During the forenoon John Roberts had gone for more men, and they had been coming to us all day; - Palmer and old man Estez were among them. There were others, whose names I do not recall. Palmer had followed ;he Indian trail after the fight, leaving the remaining men in the vicinity of the encounter. It was now almost night and Palmer brought word that the direction taken by the Indians would take them to the left of Brushy Mound. Feeling sure that Bean and his men would not see them, we returned to our homes.
Palmer rode to Brushy Mound and gave Bean and his men the direction we thought the Indians had taken. They rode south two miles. They found the trail going northwest; they had passed about an hour ahead of them, and they did not pursue further. Bean's men were citizens of upper Denton Creek valley, including the Willingham's, McDonald's, Wainscott's and others-in all eighteen men -mounted and well armed.

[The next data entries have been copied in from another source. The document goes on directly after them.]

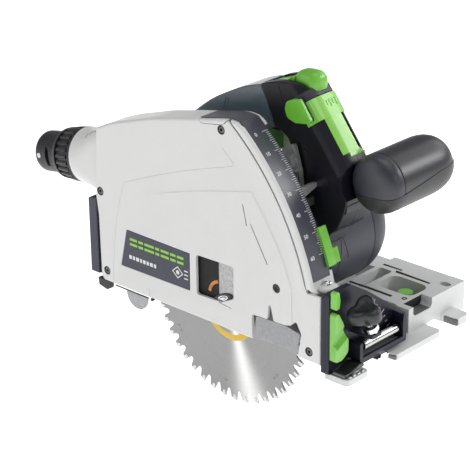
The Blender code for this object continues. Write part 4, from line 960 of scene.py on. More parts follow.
def make_dust_port():
    wall_out = oblong_points(-141.4, 12.6, 27.0, 115.5, 0.5, 0.055)
    wall_in = oblong_points(-141.4, 9.4, 21.0, 114.0, 0.5, 0.055)
    end_out, end_in = ring_points(MOUTH, 24.6), ring_points(MOUTH, 20.6)
    rows = []
    steps = 16
    for k in range(steps + 1):
        share = k / steps
        swell = share * share * (3 - 2 * share)
        rows.append([Vector((w.x + (e.x - w.x) * share, w.y + (e.y - w.y) * swell, w.z + (e.z - w.z) * swell)) for w, e in zip(wall_out, end_out)])
    rows.append([MOUTH + (p - MOUTH) * (24.0 / 24.6) + OUT * 0.55 for p in end_out])
    rows.append([MOUTH + (p - MOUTH) * (23.0 / 24.6) + OUT * 0.6 for p in end_out])
    inner = [[MOUTH + (p - MOUTH) * (21.0 / 20.6) + OUT * 0.6 for p in end_in]]
    for k in range(5):
        share = k / 4
        inner.append([e.lerp(w, share) for w, e in zip(wall_in, end_in)])
    spout = loft_mesh("spout", rows + inner, WHITE, close_rows=True)
    spout.data.transform(Matrix.Translation((0, 0, 0)))
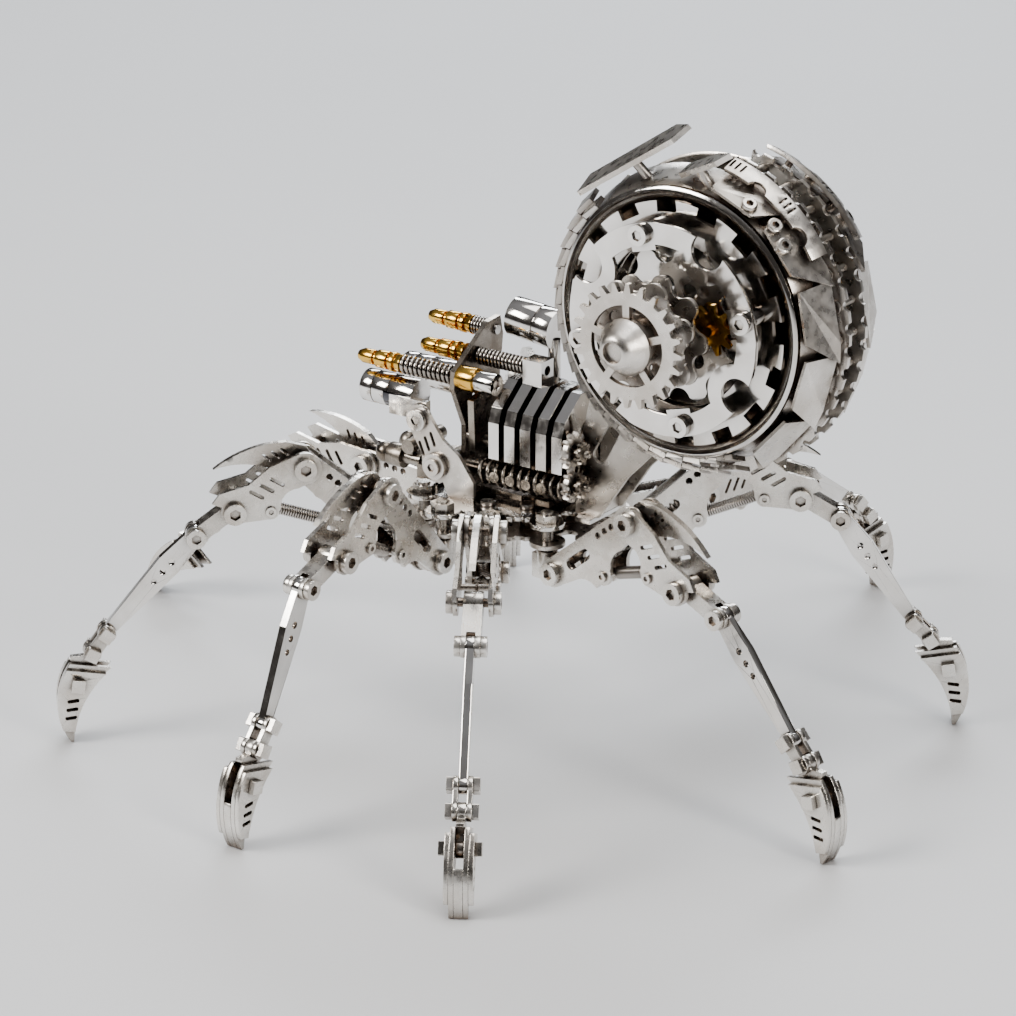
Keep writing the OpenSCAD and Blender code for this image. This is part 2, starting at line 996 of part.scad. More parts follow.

This was my last encounter with the red skins, and my horse carried me out of the worst of it. He was the most remarkable animal I ever saw. He was a large chestnut stallion with almost human intelligence, and with such power and stamina that I was never concerned as to how far or how long I could ride. When the shadow of the red man was no longer a peril to the citizens of Montague county and of North Texas I let Charley go. Some of his offspring are in my pasture now, and the 3-P horses which are commonly found in Montague county are of the same stock.
The government interpreter reported that three or four Indians died
from wounds. One was shot, through the jaw, which I am confident was
the one that got my bullet when I shot from the sapling in the first
fight in the morning. I have since thought it was probably best that
we did not have enough men to engage in a pistol battle, for we no
doubt would have lost some men. As it was we lost none of our men
and only one horse, and captured some horses from the Indians.